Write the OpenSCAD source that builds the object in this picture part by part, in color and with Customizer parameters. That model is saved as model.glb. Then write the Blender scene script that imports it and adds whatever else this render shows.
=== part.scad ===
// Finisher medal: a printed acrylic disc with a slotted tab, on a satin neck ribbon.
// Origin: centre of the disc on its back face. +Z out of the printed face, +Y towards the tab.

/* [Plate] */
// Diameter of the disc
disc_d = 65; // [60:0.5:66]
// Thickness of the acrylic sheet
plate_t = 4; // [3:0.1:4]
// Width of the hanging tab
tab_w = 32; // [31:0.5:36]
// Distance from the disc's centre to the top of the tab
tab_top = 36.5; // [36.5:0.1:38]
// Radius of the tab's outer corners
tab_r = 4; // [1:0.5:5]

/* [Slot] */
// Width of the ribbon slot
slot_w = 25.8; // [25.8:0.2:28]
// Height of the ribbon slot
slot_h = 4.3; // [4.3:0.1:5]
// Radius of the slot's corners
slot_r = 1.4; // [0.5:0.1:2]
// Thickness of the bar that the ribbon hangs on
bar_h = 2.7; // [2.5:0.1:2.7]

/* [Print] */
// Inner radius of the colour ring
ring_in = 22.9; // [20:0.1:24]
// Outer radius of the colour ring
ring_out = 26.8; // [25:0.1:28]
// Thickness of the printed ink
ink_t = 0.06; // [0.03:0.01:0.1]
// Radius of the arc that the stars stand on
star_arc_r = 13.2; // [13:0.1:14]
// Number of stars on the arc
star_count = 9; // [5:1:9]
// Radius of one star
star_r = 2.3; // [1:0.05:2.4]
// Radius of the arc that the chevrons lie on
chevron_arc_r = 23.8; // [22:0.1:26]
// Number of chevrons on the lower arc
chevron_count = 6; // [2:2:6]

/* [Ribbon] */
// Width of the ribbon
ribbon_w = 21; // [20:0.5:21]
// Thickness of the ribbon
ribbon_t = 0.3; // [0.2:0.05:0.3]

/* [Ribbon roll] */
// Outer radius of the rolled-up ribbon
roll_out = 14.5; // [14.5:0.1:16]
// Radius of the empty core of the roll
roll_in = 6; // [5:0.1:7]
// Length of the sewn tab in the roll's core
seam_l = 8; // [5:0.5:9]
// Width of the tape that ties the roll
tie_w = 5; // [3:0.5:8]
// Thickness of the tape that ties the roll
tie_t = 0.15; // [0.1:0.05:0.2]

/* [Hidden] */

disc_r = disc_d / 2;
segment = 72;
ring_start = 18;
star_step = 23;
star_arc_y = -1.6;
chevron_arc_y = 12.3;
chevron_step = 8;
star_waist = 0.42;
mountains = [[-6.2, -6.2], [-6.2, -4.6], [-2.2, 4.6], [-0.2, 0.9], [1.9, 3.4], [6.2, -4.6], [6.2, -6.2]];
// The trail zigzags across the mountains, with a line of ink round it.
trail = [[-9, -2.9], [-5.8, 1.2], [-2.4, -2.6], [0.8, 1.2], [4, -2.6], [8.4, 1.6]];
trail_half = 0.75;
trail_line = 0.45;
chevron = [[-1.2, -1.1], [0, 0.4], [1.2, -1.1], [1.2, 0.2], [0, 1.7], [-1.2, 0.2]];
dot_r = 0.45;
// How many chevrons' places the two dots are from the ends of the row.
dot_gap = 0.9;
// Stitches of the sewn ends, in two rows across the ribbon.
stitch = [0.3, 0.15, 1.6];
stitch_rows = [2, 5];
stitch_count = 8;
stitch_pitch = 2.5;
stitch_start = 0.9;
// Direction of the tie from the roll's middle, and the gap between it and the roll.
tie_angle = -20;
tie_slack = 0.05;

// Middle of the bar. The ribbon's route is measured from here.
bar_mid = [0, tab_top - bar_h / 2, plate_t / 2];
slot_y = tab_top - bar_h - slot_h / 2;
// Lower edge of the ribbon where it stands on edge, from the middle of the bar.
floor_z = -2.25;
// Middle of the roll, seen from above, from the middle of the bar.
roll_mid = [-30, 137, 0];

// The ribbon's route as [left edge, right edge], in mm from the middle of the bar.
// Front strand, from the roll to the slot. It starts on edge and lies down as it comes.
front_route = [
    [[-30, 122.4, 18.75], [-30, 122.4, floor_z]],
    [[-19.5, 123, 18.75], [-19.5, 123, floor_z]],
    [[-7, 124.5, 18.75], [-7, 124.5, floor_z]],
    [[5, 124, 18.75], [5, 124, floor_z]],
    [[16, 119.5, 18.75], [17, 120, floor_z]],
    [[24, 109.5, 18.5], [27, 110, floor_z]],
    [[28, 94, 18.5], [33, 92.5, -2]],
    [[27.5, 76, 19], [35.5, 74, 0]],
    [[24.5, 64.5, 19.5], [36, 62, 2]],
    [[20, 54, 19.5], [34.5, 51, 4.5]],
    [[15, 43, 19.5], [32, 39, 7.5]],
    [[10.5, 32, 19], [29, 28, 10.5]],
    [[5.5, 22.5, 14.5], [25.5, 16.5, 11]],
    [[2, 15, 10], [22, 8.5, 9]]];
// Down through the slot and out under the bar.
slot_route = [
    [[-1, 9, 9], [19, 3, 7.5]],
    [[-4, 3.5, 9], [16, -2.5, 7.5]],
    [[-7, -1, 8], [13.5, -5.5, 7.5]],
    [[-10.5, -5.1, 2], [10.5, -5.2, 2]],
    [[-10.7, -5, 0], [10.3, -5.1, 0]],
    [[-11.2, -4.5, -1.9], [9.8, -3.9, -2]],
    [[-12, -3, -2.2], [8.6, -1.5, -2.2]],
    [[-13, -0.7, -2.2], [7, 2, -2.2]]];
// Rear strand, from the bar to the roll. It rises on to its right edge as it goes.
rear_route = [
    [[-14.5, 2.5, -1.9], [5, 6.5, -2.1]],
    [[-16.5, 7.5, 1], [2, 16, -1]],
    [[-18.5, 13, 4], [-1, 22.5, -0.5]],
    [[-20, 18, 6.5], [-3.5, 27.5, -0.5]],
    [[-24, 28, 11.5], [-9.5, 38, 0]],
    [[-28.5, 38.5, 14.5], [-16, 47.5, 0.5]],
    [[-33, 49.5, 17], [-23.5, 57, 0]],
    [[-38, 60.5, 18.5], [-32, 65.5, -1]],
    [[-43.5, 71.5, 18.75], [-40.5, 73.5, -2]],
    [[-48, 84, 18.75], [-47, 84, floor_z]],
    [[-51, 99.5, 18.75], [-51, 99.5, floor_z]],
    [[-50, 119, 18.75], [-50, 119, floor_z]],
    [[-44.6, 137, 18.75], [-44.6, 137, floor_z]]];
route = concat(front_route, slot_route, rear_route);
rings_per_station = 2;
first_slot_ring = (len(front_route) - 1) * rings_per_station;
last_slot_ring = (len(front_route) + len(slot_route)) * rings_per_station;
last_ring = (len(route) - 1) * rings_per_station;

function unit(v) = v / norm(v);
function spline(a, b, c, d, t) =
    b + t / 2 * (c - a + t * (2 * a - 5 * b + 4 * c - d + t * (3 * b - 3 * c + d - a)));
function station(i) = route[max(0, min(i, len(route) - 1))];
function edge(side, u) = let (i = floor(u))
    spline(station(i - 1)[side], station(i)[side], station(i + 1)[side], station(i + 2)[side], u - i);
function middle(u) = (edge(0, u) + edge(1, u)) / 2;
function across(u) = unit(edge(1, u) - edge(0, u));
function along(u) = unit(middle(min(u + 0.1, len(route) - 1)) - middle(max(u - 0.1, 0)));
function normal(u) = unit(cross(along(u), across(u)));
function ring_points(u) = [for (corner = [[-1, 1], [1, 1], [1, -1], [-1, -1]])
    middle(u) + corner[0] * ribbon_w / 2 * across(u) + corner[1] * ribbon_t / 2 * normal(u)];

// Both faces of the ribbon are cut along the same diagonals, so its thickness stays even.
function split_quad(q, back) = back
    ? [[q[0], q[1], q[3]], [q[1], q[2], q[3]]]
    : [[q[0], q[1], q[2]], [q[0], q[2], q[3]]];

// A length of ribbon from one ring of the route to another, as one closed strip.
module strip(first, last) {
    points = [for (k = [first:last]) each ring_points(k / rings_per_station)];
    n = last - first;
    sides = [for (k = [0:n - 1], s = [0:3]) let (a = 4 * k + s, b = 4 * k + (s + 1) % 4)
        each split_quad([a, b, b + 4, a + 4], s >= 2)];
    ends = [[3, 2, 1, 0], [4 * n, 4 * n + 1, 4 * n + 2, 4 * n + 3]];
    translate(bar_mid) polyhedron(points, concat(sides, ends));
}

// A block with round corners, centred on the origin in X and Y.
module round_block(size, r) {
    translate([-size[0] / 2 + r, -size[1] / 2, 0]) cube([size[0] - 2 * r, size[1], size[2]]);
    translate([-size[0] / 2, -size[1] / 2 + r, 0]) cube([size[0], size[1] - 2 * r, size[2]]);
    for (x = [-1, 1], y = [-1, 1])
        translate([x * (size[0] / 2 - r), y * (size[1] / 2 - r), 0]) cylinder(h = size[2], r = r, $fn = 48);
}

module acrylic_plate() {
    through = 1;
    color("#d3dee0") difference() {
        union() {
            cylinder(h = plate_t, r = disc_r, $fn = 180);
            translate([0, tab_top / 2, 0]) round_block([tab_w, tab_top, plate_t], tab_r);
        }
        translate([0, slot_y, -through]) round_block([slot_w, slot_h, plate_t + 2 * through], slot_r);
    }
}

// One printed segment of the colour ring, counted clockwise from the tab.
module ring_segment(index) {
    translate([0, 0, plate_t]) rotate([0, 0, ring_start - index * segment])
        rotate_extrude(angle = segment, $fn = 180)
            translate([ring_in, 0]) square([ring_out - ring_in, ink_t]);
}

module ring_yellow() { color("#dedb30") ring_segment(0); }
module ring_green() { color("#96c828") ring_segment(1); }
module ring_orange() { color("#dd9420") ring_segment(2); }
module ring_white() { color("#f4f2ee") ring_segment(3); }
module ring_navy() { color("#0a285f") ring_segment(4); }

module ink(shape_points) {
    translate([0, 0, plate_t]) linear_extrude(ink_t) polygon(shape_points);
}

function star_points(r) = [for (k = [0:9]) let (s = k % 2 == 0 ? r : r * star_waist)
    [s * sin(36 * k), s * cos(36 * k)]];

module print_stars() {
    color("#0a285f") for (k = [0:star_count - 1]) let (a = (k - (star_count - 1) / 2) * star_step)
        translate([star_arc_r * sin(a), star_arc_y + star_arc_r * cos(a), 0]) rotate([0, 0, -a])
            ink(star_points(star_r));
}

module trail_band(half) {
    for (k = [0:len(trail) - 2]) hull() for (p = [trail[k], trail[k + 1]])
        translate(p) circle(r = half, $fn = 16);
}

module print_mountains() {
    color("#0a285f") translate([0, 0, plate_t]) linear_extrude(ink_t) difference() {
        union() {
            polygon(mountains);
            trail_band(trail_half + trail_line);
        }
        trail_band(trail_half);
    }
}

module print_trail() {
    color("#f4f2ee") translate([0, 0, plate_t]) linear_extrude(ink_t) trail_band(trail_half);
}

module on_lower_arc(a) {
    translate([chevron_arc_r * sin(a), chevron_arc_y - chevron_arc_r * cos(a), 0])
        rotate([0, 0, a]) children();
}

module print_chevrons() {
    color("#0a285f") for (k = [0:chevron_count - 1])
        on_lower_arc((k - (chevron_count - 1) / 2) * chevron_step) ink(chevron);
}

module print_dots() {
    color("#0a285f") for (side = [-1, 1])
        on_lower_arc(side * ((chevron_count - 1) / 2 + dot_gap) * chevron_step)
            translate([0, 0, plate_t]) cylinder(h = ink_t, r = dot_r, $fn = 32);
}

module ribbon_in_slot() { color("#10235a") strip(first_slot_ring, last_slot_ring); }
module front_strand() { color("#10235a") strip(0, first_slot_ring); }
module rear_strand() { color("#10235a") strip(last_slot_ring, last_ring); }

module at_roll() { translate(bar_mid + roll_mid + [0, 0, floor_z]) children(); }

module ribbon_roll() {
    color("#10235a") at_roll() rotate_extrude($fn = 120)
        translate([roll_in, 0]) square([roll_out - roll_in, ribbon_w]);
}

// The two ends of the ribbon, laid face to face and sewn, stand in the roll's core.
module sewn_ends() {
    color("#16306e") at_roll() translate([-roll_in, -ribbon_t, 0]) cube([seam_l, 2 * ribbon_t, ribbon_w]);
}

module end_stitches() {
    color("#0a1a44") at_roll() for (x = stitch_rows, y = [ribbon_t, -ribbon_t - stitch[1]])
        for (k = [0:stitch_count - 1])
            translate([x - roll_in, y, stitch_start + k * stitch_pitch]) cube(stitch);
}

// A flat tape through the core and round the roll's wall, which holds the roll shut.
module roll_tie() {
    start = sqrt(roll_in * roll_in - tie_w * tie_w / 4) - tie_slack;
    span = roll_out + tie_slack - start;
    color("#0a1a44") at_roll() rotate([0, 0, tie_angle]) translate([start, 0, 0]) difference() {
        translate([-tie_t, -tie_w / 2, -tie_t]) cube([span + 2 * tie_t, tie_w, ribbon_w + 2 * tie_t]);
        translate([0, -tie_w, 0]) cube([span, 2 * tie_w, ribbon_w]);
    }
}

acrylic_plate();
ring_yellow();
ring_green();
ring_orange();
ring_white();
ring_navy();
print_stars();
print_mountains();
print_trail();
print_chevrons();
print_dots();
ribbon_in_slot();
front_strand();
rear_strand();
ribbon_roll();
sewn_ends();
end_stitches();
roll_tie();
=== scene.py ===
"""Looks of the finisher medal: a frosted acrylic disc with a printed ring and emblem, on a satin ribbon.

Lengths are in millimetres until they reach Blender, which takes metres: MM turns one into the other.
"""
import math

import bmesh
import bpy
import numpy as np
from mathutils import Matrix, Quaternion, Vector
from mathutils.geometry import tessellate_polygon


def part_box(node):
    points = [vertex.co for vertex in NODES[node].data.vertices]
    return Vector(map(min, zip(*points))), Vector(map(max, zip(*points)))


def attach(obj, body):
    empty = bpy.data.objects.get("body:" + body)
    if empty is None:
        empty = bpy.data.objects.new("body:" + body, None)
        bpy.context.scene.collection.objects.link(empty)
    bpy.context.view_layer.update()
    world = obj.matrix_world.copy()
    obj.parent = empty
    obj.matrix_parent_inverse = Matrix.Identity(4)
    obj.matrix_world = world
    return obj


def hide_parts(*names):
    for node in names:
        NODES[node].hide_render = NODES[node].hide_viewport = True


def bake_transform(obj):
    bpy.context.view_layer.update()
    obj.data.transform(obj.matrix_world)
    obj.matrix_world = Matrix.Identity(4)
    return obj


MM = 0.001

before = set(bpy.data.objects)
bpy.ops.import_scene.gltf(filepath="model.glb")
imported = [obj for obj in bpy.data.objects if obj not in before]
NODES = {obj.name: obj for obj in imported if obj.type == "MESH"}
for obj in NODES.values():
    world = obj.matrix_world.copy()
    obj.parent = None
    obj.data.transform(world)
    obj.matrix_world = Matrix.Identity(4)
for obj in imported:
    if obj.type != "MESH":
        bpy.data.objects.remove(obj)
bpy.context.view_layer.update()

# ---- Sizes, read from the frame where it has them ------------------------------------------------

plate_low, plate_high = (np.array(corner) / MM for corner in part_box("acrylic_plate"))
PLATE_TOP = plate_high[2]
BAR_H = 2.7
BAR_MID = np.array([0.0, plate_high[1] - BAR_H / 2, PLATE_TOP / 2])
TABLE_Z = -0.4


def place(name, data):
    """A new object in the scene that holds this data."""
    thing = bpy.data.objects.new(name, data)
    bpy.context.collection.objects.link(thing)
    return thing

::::

Exercise details. Everything from the first line of the material through the line containing "bar_h = 2.7; // [2.5:0.1:2.7]" is to be printed exactly; lines after that are to be left out.

The answer.
Write the OpenSCAD source that builds the object in this picture part by part, in color and with Customizer parameters. That model is saved as model.glb. Then write the Blender scene script that imports it and adds whatever else this render shows.
=== part.scad ===
// Finisher medal: a printed acrylic disc with a slotted tab, on a satin neck ribbon.
// Origin: centre of the disc on its back face. +Z out of the printed face, +Y towards the tab.

/* [Plate] */
// Diameter of the disc
disc_d = 65; // [60:0.5:66]
// Thickness of the acrylic sheet
plate_t = 4; // [3:0.1:4]
// Width of the hanging tab
tab_w = 32; // [31:0.5:36]
// Distance from the disc's centre to the top of the tab
tab_top = 36.5; // [36.5:0.1:38]
// Radius of the tab's outer corners
tab_r = 4; // [1:0.5:5]

/* [Slot] */
// Width of the ribbon slot
slot_w = 25.8; // [25.8:0.2:28]
// Height of the ribbon slot
slot_h = 4.3; // [4.3:0.1:5]
// Radius of the slot's corners
slot_r = 1.4; // [0.5:0.1:2]
// Thickness of the bar that the ribbon hangs on
bar_h = 2.7; // [2.5:0.1:2.7]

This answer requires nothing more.